Join Professor Andrew McPherson, online or in person, for his Imperial Inaugural.
We have limited in-person spaces available so please ensure you register in advance via Eventbrite.
The histories of music and engineering are inextricably linked. Music has long been a motivator for technological development, and every technology in turn leaves its aesthetic fingerprints on music. Today, meeting the expectations of musicians continues to stretch the limits of digital systems and human designers alike. Meanwhile, amidst a rapidly changing technical landscape of embedded computing and artificial intelligence, digital instrument design is taking on urgent new social and ethical dimensions.
Andrew McPherson is Professor in Design Engineering and Music at Imperial College London whose research involves designing digital instruments and their constituent technologies and studying the interaction between musicians and their instruments.
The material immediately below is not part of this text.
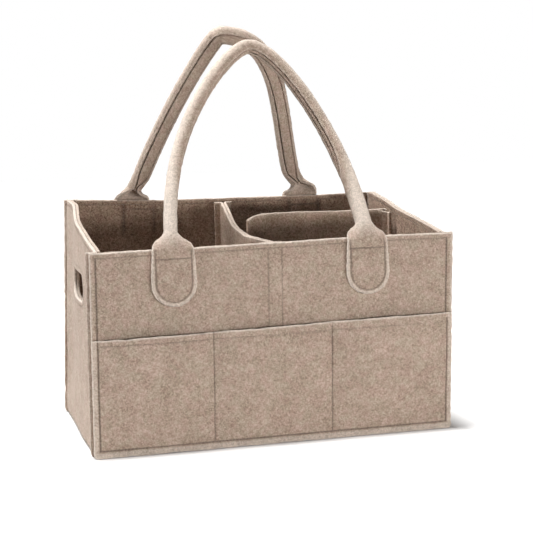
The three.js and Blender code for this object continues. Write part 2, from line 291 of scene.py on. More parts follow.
def sheet(uv, quads, place, seams=(), pinch=(1, 1), swell=SWELL, rough=GRAIN, half=FELT / 2,
          rim_share=top_light_rim, pale_marks=None):
    """A felt sheet as points, quads and two values a point: cut edge and seam."""
    uv = uv.reshape(-1, 2)
    used = np.unique(quads)
    renumber = np.full(len(uv), -1)
    renumber[used] = np.arange(len(used))
    uv, quads = uv[used], renumber[quads]
    middle, normal = place_with_normal(place, uv)
    middle = middle + normal * (swell * waves(middle, SWELL_LENGTH, SWELL_SEED))[:, None]
    near = np.zeros(len(uv))
    for line, strength in seams:
        away = distance_to(np.asarray(line, float), uv)
        near = np.maximum(near, strength * np.exp(-(away / SEAM_HALF_WIDTH) ** 2))
    count = len(uv)
    following, previous = np.full((2, count), -1)
    starts = quads.ravel()
    ends = np.roll(quads, -1, axis=1).ravel()
    open_edge = ~np.isin(starts * count + ends, ends * count + starts)
    following[starts[open_edge]] = ends[open_edge]
    previous[ends[open_edge]] = starts[open_edge]
    border = np.nonzero(following >= 0)[0]
    along = middle[following[border]] - middle[previous[border]]
    outward = unit(np.cross(along, normal[border]))
    ragged = sum(size * waves(middle[border], length, seed) for size, length, seed in RAGGED_WAVES)
    edge = middle[border] + outward * ragged[:, None]
    levels = []
    for side, depth in ((1, pinch[0]), (-1, pinch[1])):
        texture = rough * waves(middle + side * GRAIN_SIDE_SHIFT, GRAIN_LENGTH, GRAIN_SEED + side)
        lift = normal * (side * (half + texture - SEAM_DEPTH * depth * near))[:, None]
        points = middle + lift
        points[border] = edge + lift[border] - outward * RIM_INSET
        levels.append(points)
    for inset_share, height_share in EDGE_PROFILE_SHARES:
        levels.append(edge - outward * (inset_share * RIM_INSET) + normal[border] * (height_share * half))
    number = np.full(count, -1)
    number[border] = np.arange(len(border))
    after = number[following[border]]
    edge_rings = 2 * count + np.arange(len(EDGE_PROFILE_SHARES) * len(border)).reshape(-1, len(border))
    rings = [border, *edge_rings, count + border]
    faces = [quads, count + quads[:, ::-1]]
    for upper, lower in zip(rings, rings[1:]):
        faces.append(np.stack([upper[after], upper, lower, lower[after]], -1))
    beside = np.unique(quads[np.isin(quads, border).any(axis=1)])
    edge_values = np.tile(rim_share(uv[border], outward), len(EDGE_PROFILE_SHARES))
    rim = np.zeros(2 * count)
    rim[beside] = rim[count + beside] = RIM_BESIDE_SHARE
    rim[border] = rim[count + border] = RIM_FACE_SHARE * edge_values[:len(border)]
    # Extra paleness: frayed margins, and on the handles a painted highlight
    if pale_marks is not None:
        rim = np.maximum(rim, np.tile(pale_marks(uv), 2))
    seam = np.concatenate([near * (pinch[0] > 0), near * (pinch[1] > 0), 0 * edge_values])
    return np.vstack(levels), np.vstack(faces), np.concatenate([rim, edge_values]), seam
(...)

In his inaugural lecture, he will recount how a serendipitous project of building and composing for an unusual electromagnetic piano led to a life-altering journey spanning engineering, computer science, the arts and humanities across two continents and four institutions, all in search of a deeper understanding of why and how we make technology to make music.
Andrew McPherson is Professor and Chair in Design Engineering and Music in the Dyson School of Design Engineering, Imperial College London. Trained as an electronic engineer (SB and MEng MIT 2005) and composer (SB MIT 2004, PhD UPenn 2009), he leads the Augmented Instruments Laboratory, an interdisciplinary research team creating new music computing technologies and exploring what art and design can tell us about the cultural implications of engineering decisions.
Andrew is the Bela/RAEng Research Chair in Embedded Music Computing (2021-26) and the principal investigator of an ERC/UKRI Consolidator Grant (2023-28), having previously held fellowships from EPSRC (2016-21) and the US Computing Research Association (2009-11). Prior to joining Imperial in 2023, he was Professor of Musical Interaction in the Centre for Digital Music (C4DM) at Queen Mary University of London. His instruments are widely used by composers and performers, including dozens of new pieces with hundreds of performances, several albums, an opera, a film score, and two successful crowdfunding launches. He is the co-founder of Bela.io, a startup creating high-performance open-source embedded computing systems for makers and artists.